Quantitative Reliability Study of a Motor System and Its Key Components used in Electric Vehicles

• Main Authors: Chang-Shen Lu, 盧長甡
• Other Authors: 吳文方
• Format: Others
• Language: zh-TW
• Published: 2016
• Online Access: http://ndltd.ncl.edu.tw/handle/33021269692133161298

碩士 === 國立臺灣大學 === 機械工程學研究所 === 104 === A motor system having key components of a stator, a rotor, a shaft and bearings is studied in this thesis. Special attention is paid to the quantitative reliability of the system and its components. With regard to the stator, accelerated life testing data are collected under various accelerated temperatures and insulation levels. The life distributions and reliabilities of the stator under different insulation levels but normal operating temperature are evaluated based on Arrhenius model. For the rotor and shaft, the influence of rotational speed on the reliability of motor is studied. The reliability issue arises from uncertainties of size and material properties of the rotor and shaft, which results in uncertainty of the critical speed and hence the reliability of the motor. Finite element analysis and the first-order reliability method are employed therein. As for bearings, three different kinds of bearing are discussed but special attention is paid to the reliability evaluation of ball bearings which are frequently used in motors of electric vehicles. After investigating the reliability of each key component, the reliability of the motor is discussed from system point of view.
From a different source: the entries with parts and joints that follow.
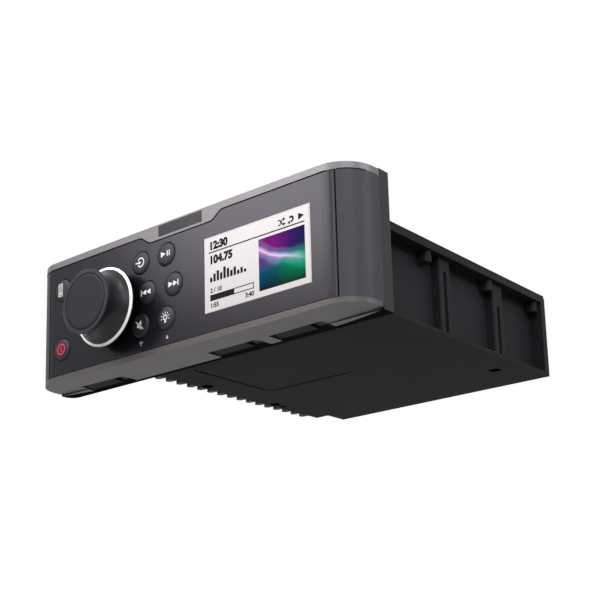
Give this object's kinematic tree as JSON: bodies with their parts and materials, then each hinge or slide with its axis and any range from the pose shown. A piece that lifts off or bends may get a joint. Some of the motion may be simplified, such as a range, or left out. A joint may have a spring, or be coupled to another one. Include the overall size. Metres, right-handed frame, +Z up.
{
  "type": "marine stereo",
  "caption": "Flush-mount marine stereo: fascia that hinges open, rotary push knob, round buttons, colour display, silver trims, finned heat-sink chassis.",
  "frame": {"origin": "middle of the overall box in plan, at the underside", "axes": "+X to the right seen from the front, +Y to the back, away from the listener, +Z up"},
  "size_m": [0.201, 0.1912, 0.0624],
  "materials": {
    "chassis_black": "satin black coating, fine texture",
    "sink": "black anodised",
    "charcoal": "satin charcoal moulding",
    "gloss_black": "polished black",
    "button_black": "satin, with white symbols",
    "knob_black": "satin",
    "socket_black": "satin",
    "silver": "metallic silver lacquer",
    "silver_dark": "dark metallic lacquer",
    "steel": "plated",
    "lens": "clear window",
    "foam": "closed-cell foam",
    "seal": "soft",
    "board": "solder resist",
    "coil": "enamelled windings"
  },
  "bodies": {
    "chassis": {"mount_flange": "chassis_black", "flange_foam": "foam", "bezel": "charcoal", "trim_top": "silver", "name_plate": "gloss_black", "trim_bottom": "silver", "door_catches": "steel", "bay_seal": "seal", "base_plate": "chassis_black", "top_cover": "chassis_black", "side_frame": "chassis_black", "heat_sink": "sink", "rear_panel": "chassis_black", "power_socket": "socket_black", "speaker_socket": "socket_black", "line_jacks": "socket_black", "usb_socket": "steel", "network_socket": "socket_black", "media_bay": "charcoal", "bay_socket": "socket_black", "main_board": "board", "board_pillars": "steel", "amplifier_chips": "socket_black", "capacitors": "socket_black", "filter_coil": "coil", "tuner_can": "steel", "case_screws": "steel", "flange_screws": "steel", "rear_screws": "steel", "corner_blocks": "steel"},
    "door": {"door": "charcoal", "hinge_pins": "steel", "door_back": "charcoal", "door_screws": "steel", "display_lens": "lens", "display_module": "gloss_black", "door_board": "board", "key_switches": "gloss_black", "knob_collar": "gloss_black", "encoder": "steel", "catch_plates": "steel"},
    "plunger": {"encoder_plunger": "steel"},
    "knob": {"knob": "knob_black", "knob_ring": "silver", "knob_cap": "silver_dark", "encoder_shaft": "steel"},
    "button_source": {"button_source": "button_black"},
    "button_play": {"button_play": "button_black"},
    "button_previous": {"button_previous": "button_black"},
    "button_next": {"button_next": "button_black"},
    "button_mute": {"button_mute": "button_black"},
    "button_lamp": {"button_lamp": "button_black"},
    "button_power": {"button_power": "button_black"},
    "button_open": {"button_open": "button_black"}
  },
  "joints": [
    {"name": "door_hinge", "type": "hinge", "parent": "chassis", "child": "door", "pos_m": [0.0876, -0.07197, 0.031], "axis": [0, 0, 1], "range_deg": [0, 90]},
    {"name": "knob_press", "type": "slide", "parent": "door", "child": "plunger", "axis": [0, 1, 0], "range_m": [0, 0.0006], "stiffness_N_per_m": 3000, "springref_m": -0.0006},
    {"name": "knob_turn", "type": "hinge", "parent": "plunger", "child": "knob", "pos_m": [-0.0394, -0.07895, 0.027], "axis": [0, 1, 0], "continuous": true},
    {"name": "button_source_press", "type": "slide", "parent": "door", "child": "button_source", "axis": [0, 1, 0], "range_m": [0, 0.0006], "stiffness_N_per_m": 2500, "springref_m": -0.0006},
    {"name": "button_play_press", "type": "slide", "parent": "door", "child": "button_play", "axis": [0, 1, 0], "range_m": [0, 0.0006], "stiffness_N_per_m": 2500, "springref_m": -0.0006},
    {"name": "button_previous_press", "type": "slide", "parent": "door", "child": "button_previous", "axis": [0, 1, 0], "range_m": [0, 0.0006], "stiffness_N_per_m": 2500, "springref_m": -0.0006},
    {"name": "button_next_press", "type": "slide", "parent": "door", "child": "button_next", "axis": [0, 1, 0], "range_m": [0, 0.0006], "stiffness_N_per_m": 2500, "springref_m": -0.0006},
    {"name": "button_mute_press", "type": "slide", "parent": "door", "child": "button_mute", "axis": [0, 1, 0], "range_m": [0, 0.0006], "stiffness_N_per_m": 2500, "springref_m": -0.0006},
    {"name": "button_lamp_press", "type": "slide", "parent": "door", "child": "button_lamp", "axis": [0, 1, 0], "range_m": [0, 0.0006], "stiffness_N_per_m": 2500, "springref_m": -0.0006},
    {"name": "button_power_press", "type": "slide", "parent": "door", "child": "button_power", "axis": [0, 1, 0], "range_m": [0, 0.0006], "stiffness_N_per_m": 2500, "springref_m": -0.0006},
    {"name": "button_open_press", "type": "slide", "parent": "door", "child": "button_open", "axis": [0, 1, 0], "range_m": [0, 0.0006], "stiffness_N_per_m": 2500, "springref_m": -0.0006}
  ]
}
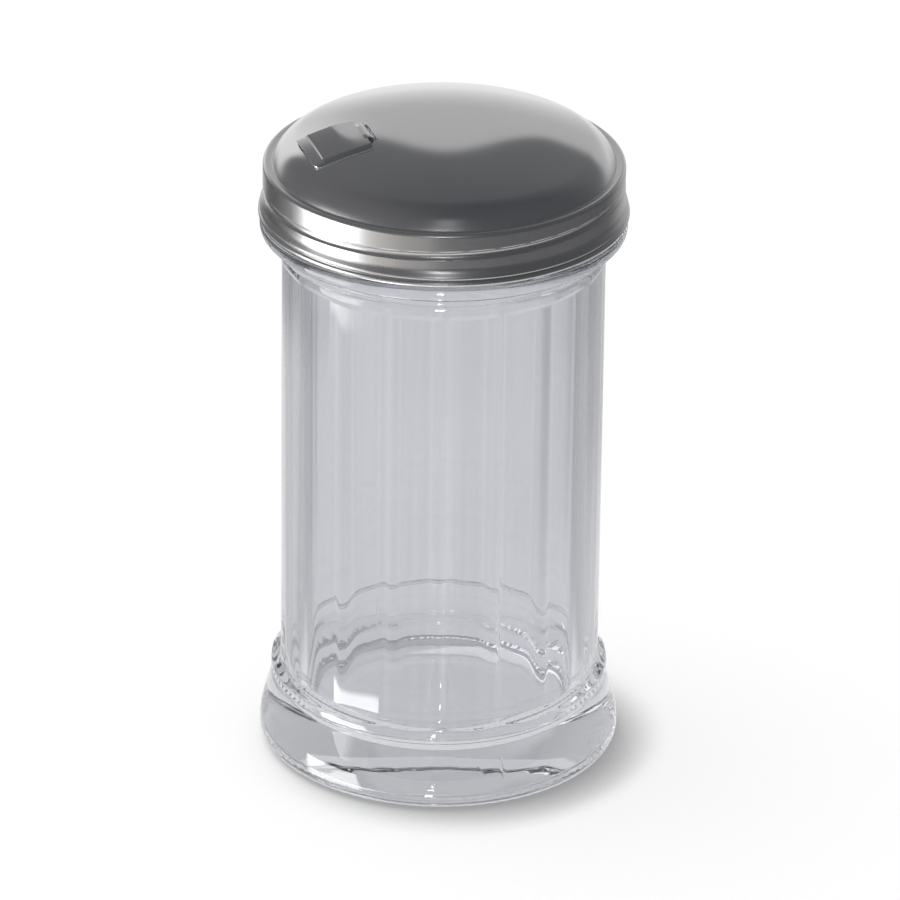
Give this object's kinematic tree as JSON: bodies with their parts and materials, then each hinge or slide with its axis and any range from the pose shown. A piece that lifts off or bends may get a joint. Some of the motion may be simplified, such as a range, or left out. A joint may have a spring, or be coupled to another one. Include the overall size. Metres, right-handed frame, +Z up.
{
  "type": "sugar dispenser",
  "caption": "Table sugar dispenser: panelled glass jar on a flared foot, domed steel screw lid with a hinged pour flap.",
  "frame": {"origin": "centre of the jar's foot, on the surface it stands on", "axes": "+Z up along the jar's centre line; -X is the side it pours from, where the flap is; the flap's hinge runs along Y"},
  "size_m": [0.076, 0.076, 0.14],
  "materials": {
    "glass": "clear pressed glass",
    "lid_steel": "bright polished",
    "flap_steel": "bright polished"
  },
  "bodies": {
    "jar": {"glass_jar": "glass"},
    "lid": {"screw_lid": "lid_steel"},
    "flap": {"pour_flap": "flap_steel"}
  },
  "joints": [
    {"name": "lid_lift", "type": "slide", "parent": "jar", "child": "lid", "axis": [0, 0, 1], "range_m": [0, 0.06]},
    {"name": "flap_hinge", "type": "hinge", "parent": "lid", "child": "flap", "pos_m": [-0.01714, 0, 0.13802], "axis": [0, 1, 0], "range_deg": [0, 70]}
  ]
}
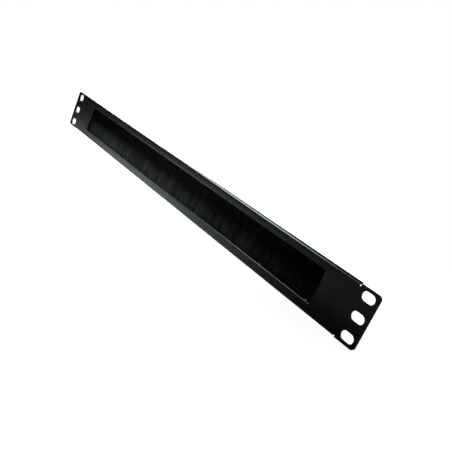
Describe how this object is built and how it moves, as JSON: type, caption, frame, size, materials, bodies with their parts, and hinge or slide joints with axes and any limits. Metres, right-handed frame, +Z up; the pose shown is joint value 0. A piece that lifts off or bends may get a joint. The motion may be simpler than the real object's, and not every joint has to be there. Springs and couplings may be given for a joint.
{
  "type": "rack brush strip panel",
  "caption": "Black folded steel rack blanking panel with slotted ears and a long cable opening closed by a hanging strip of bristles.",
  "frame": {"origin": "centre of the six rack slots, on the back face of the ears, which is the plane that seats on the rack's rails", "axes": "+X along the panel to the right as seen from the front, +Y backwards into the rack, +Z up"},
  "size_m": [0.4826, 0.0108, 0.0436],
  "materials": {
    "powder_coat": "black satin powder coat with a very fine texture",
    "galvanised_steel": "plain galvanised sheet",
    "channel_steel": "plain galvanised strip, crimped",
    "wire_steel": "drawn steel wire",
    "bristle": "black nylon filaments with a soft sheen",
    "stud_copper": "copper-flashed steel",
    "zinc_plate": "bright zinc plate",
    "spring_steel": "zinc plated spring steel"
  },
  "bodies": {
    "root": {"front_panel": "powder_coat", "brush_carrier": "galvanised_steel", "brush_channel": "channel_steel", "core_wire": "wire_steel", "bristle_pack": "bristle", "stud_left_upper": "stud_copper", "washer_left_upper": "zinc_plate", "spring_washer_left_upper": "spring_steel", "nut_left_upper": "zinc_plate", "stud_left_lower": "stud_copper", "washer_left_lower": "zinc_plate", "spring_washer_left_lower": "spring_steel", "nut_left_lower": "zinc_plate", "stud_right_upper": "stud_copper", "washer_right_upper": "zinc_plate", "spring_washer_right_upper": "spring_steel", "nut_right_upper": "zinc_plate", "stud_right_lower": "stud_copper", "washer_right_lower": "zinc_plate", "spring_washer_right_lower": "spring_steel", "nut_right_lower": "zinc_plate"}
  },
  "joints": []
}
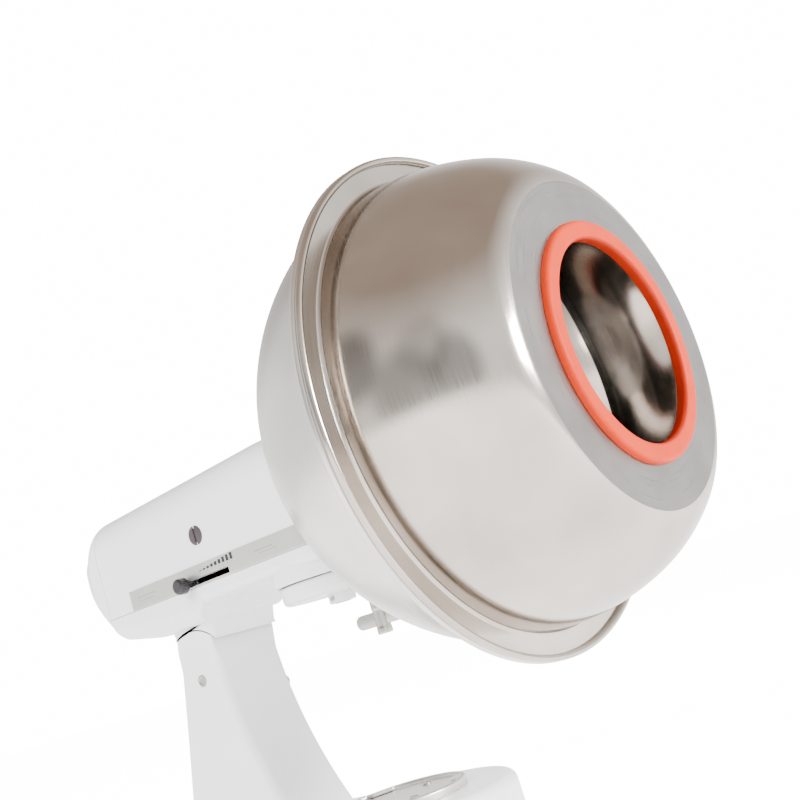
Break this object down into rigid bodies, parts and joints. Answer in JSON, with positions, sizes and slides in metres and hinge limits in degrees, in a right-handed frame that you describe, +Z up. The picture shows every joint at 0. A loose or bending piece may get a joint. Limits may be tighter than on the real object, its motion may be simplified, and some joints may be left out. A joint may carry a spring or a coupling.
{
  "type": "stand mixer with coating pan",
  "caption": "Tilt-head stand mixer whose power hub turns a two-part steel coating pan with an orange rubber mouth ring.",
  "frame": {"origin": "on the table, under the middle of the object's box", "axes": "+X along the hub axis towards the pan's mouth, +Y the mixer's left, +Z up"},
  "size_m": [0.607, 0.3899, 0.505],
  "materials": {
    "white_enamel": "glossy white enamel on die-cast aluminium",
    "satin_band": "satin aluminium strip",
    "pan_steel": "polished spun stainless steel",
    "silicone_ring": "orange-red silicone rubber",
    "black_plastic": "moulded black plastic",
    "brush_cap_plastic": "dark moulded plastic",
    "foot_rubber": "matt grey-black rubber",
    "gear_steel": "machined steel",
    "shaft_steel": "ground steel",
    "zinc_screw": "bright zinc plate",
    "bronze": "sintered bronze",
    "copper": "enamelled copper winding",
    "laminate": "varnished steel laminations",
    "cast_alloy": "as-cast aluminium",
    "nylon": "natural nylon",
    "carbon": "pressed carbon",
    "board": "glass-epoxy board"
  },
  "bodies": {
    "stand": {"base_casting": "white_enamel", "rubber_feet": "foot_rubber", "bowl_clamp_plate": "pan_steel", "clamp_plate_screws": "zinc_screw", "column_casting": "white_enamel", "column_bolts": "zinc_screw", "hinge_pin": "shaft_steel"},
    "head": {"gear_case": "white_enamel", "head_housing": "white_enamel", "rear_cover": "white_enamel", "rear_cover_screws": "zinc_screw", "cord_gland": "black_plastic", "trim_band": "satin_band", "head_screws": "zinc_screw", "motor_stator": "laminate", "stator_coils": "copper", "rear_bracket": "cast_alloy", "motor_end_frame": "cast_alloy", "motor_bearings": "bronze", "brush_holders": "bronze", "carbon_brushes": "carbon", "brush_springs": "zinc_screw", "brush_caps": "brush_cap_plastic", "control_board": "board", "wheel_bush": "bronze", "centre_bushes": "bronze", "hub_bushes": "bronze", "adapter_tube": "shaft_steel", "ring_gear": "gear_steel"},
    "head_lock": {"lock_lever": "shaft_steel", "lock_knob": "black_plastic"},
    "armature": {"armature_shaft": "shaft_steel", "worm": "gear_steel", "armature_core": "laminate", "commutator": "copper", "cooling_fan": "nylon"},
    "reduction": {"wheel_shaft": "shaft_steel", "worm_wheel": "nylon", "drive_pinion": "gear_steel"},
    "planetary": {"centre_shaft": "shaft_steel", "centre_gear": "gear_steel", "planetary_housing": "white_enamel", "roll_pin": "shaft_steel"},
    "beater": {"beater_shaft": "shaft_steel", "beater_bar": "shaft_steel", "planet_pinion": "gear_steel"},
    "pan": {"pan_rear_shell": "pan_steel", "pan_front_shell": "pan_steel", "mouth_ring": "silicone_ring", "pan_back_plate": "pan_steel", "pan_drive_shaft": "shaft_steel", "pan_bolts": "zinc_screw", "pan_nuts": "zinc_screw", "thrust_washer": "nylon", "hub_bevel_gear": "gear_steel"},
    "speed_control": {"speed_lever": "satin_band", "speed_knob": "black_plastic"},
    "hub_screw": {"hub_thumb_screw": "black_plastic"}
  },
  "joints": [
    {"name": "head_tilt", "type": "hinge", "parent": "stand", "child": "head", "pos_m": [-0.1715, 0, 0.176], "axis": [0, -1, 0], "range_deg": [0, 25]},
    {"name": "head_lock_turn", "type": "hinge", "parent": "stand", "child": "head_lock", "pos_m": [-0.1515, 0, 0.154], "axis": [0, 1, 0], "range_deg": [0, 60]},
    {"name": "pan_spin", "type": "hinge", "parent": "head", "child": "pan", "pos_m": [0.1835, 0, 0.31], "axis": [1, 0, 0], "continuous": true},
    {"name": "planetary_spin", "type": "hinge", "parent": "head", "child": "planetary", "pos_m": [-0.0165, 0, 0.22], "axis": [0, 0, 1], "continuous": true},
    {"name": "beater_spin", "type": "hinge", "parent": "planetary", "child": "beater", "pos_m": [0.0185, 0, 0.2], "axis": [0, 0, 1], "continuous": true},
    {"name": "reduction_spin", "type": "hinge", "parent": "head", "child": "reduction", "pos_m": [-0.0569, 0.022, 0.28], "axis": [0, 0, 1], "continuous": true},
    {"name": "armature_spin", "type": "hinge", "parent": "head", "child": "armature", "pos_m": [-0.18, 0, 0.295], "axis": [1, 0, 0], "continuous": true},
    {"name": "speed_slide", "type": "slide", "parent": "head", "child": "speed_control", "axis": [1, 0, 0], "range_m": [0, 0.05]},
    {"name": "hub_screw_turn", "type": "hinge", "parent": "head", "child": "hub_screw", "pos_m": [0.035, 0.05, 0.31], "axis": [0, 1, 0], "range_deg": [0, 360]}
  ],
  "couplings": [
    {"joint": "planetary_spin", "follows": "pan_spin", "ratio": 0.66667},
    {"joint": "beater_spin", "follows": "pan_spin", "ratio": -3},
    {"joint": "reduction_spin", "follows": "pan_spin", "ratio": -2.4},
    {"joint": "armature_spin", "follows": "pan_spin", "ratio": 36}
  ]
}
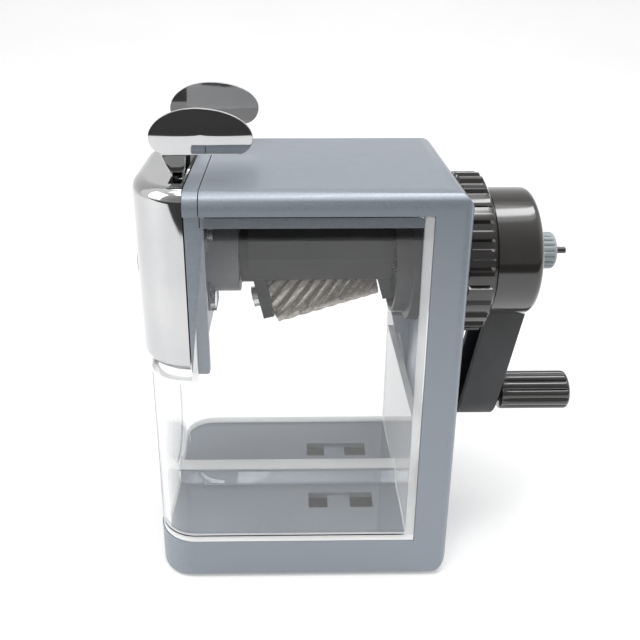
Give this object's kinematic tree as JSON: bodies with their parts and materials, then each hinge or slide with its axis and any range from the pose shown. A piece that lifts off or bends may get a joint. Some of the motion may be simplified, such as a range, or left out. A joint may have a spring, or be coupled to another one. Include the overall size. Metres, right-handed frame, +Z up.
{
  "type": "crank pencil sharpener",
  "caption": "Desk pencil sharpener with a hand crank, helical milling cutter, spring-fed chrome clamp carriage and a clear slide-out shavings drawer.",
  "frame": {"origin": "centre of the base's underside, on the surface that it stands on", "axes": "+X from the clamp carriage to the crank, +Y across the body, +Z up"},
  "size_m": [0.1297, 0.06, 0.1388],
  "materials": {
    "body_paint": "metallic blue-grey paint, satin",
    "chrome": "polished",
    "steel": "bright drawn steel",
    "tool_steel": "hardened, ground",
    "brass": "turned",
    "clear_plastic": "clear moulded polystyrene",
    "black_gloss": "moulded, glossy",
    "arm_plastic": "moulded, matt dark grey",
    "carrier_plastic": "moulded dark grey",
    "hub_plastic": "moulded mid grey",
    "housing_plastic": "moulded grey",
    "knob_plastic": "moulded pale blue-grey",
    "rubber": "soft black"
  },
  "bodies": {
    "root": {"body_shell": "body_paint", "bottom_plate": "arm_plastic", "bottom_screws": "steel", "rubber_pad": "rubber", "front_frame": "body_paint", "frame_screws": "steel", "gear_housing": "housing_plastic", "ring_gear": "housing_plastic", "rear_bush": "brass", "front_hub": "hub_plastic", "front_bush": "brass", "rod_bushes": "brass"},
    "drawer": {"shavings_drawer": "clear_plastic"},
    "ring": {"lock_ring": "black_gloss"},
    "rotor": {"cutter_carrier": "carrier_plastic", "main_shaft": "steel", "cutter_axle": "steel", "axle_retainer": "carrier_plastic", "crank_drum": "black_gloss", "crank_arm": "arm_plastic", "handle_axle": "steel"},
    "cutter": {"milling_cutter": "tool_steel", "cutter_pinion": "housing_plastic"},
    "grip": {"handle_grip": "black_gloss"},
    "adjuster": {"adjuster_knob": "knob_plastic", "adjuster_screw": "black_gloss"},
    "carriage": {"carriage_cover": "chrome", "carriage_plate": "arm_plastic", "pencil_guide": "black_gloss", "lever_pins": "steel", "clamp_spring": "steel", "guide_rods": "steel", "rod_clips": "arm_plastic", "feed_spring_left": "steel", "feed_spring_right": "steel"},
    "lever_left": {"clamp_lever_left": "chrome", "jaw_pad_left": "rubber"},
    "lever_right": {"clamp_lever_right": "chrome", "jaw_pad_right": "rubber"}
  },
  "joints": [
    {"name": "crank_turn", "type": "hinge", "parent": "root", "child": "rotor", "pos_m": [0, 0, 0.0926], "axis": [1, 0, 0], "continuous": true},
    {"name": "cutter_spin", "type": "hinge", "parent": "rotor", "child": "cutter", "pos_m": [-0.00888, 0, 0.07952], "axis": [0.9744, 0, 0.225], "continuous": true},
    {"name": "grip_spin", "type": "hinge", "parent": "rotor", "child": "grip", "pos_m": [0.07, 0, 0.045], "axis": [1, 0, 0], "continuous": true},
    {"name": "adjuster_turn", "type": "hinge", "parent": "rotor", "child": "adjuster", "pos_m": [0.07, 0, 0.0926], "axis": [1, 0, 0], "range_deg": [0, 270]},
    {"name": "lock_ring_turn", "type": "hinge", "parent": "root", "child": "ring", "pos_m": [0.0475, 0, 0.0926], "axis": [1, 0, 0], "range_deg": [0, 40]},
    {"name": "carriage_slide", "type": "slide", "parent": "root", "child": "carriage", "axis": [-1, 0, 0], "range_m": [0, 0.03], "stiffness_N_per_m": 60, "springref_m": -0.01, "deforming": ["feed_spring_left", "feed_spring_right"]},
    {"name": "lever_left_turn", "type": "hinge", "parent": "carriage", "child": "lever_left", "pos_m": [-0.0325, 0.0085, 0.107], "axis": [1, 0, 0], "range_deg": [0, 19], "stiffness_Nm_per_rad": 0.05, "springref_deg": -11.46, "deforming": ["clamp_spring"]},
    {"name": "lever_right_turn", "type": "hinge", "parent": "carriage", "child": "lever_right", "pos_m": [-0.0325, -0.0085, 0.107], "axis": [1, 0, 0], "range_deg": [-19, 0]},
    {"name": "drawer_slide", "type": "slide", "parent": "root", "child": "drawer", "axis": [-1, 0, 0], "range_m": [0, 0.05]}
  ],
  "couplings": [
    {"joint": "cutter_spin", "follows": "crank_turn", "ratio": -1.5},
    {"joint": "lever_right_turn", "follows": "lever_left_turn", "ratio": -1}
  ]
}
A motor at its design stage and to be used for electric vehicles is considered a role model for the above analyses. The result reveals that the mean time to failure of the motor is acceptable. It is also found from sensitivity analysis that the most important parameter that influences the critical speed of the motor is the part of shaft embedded in the rotor. The adjustment of its length would let the motor avoid its critical speeds and increase its reliability significantly.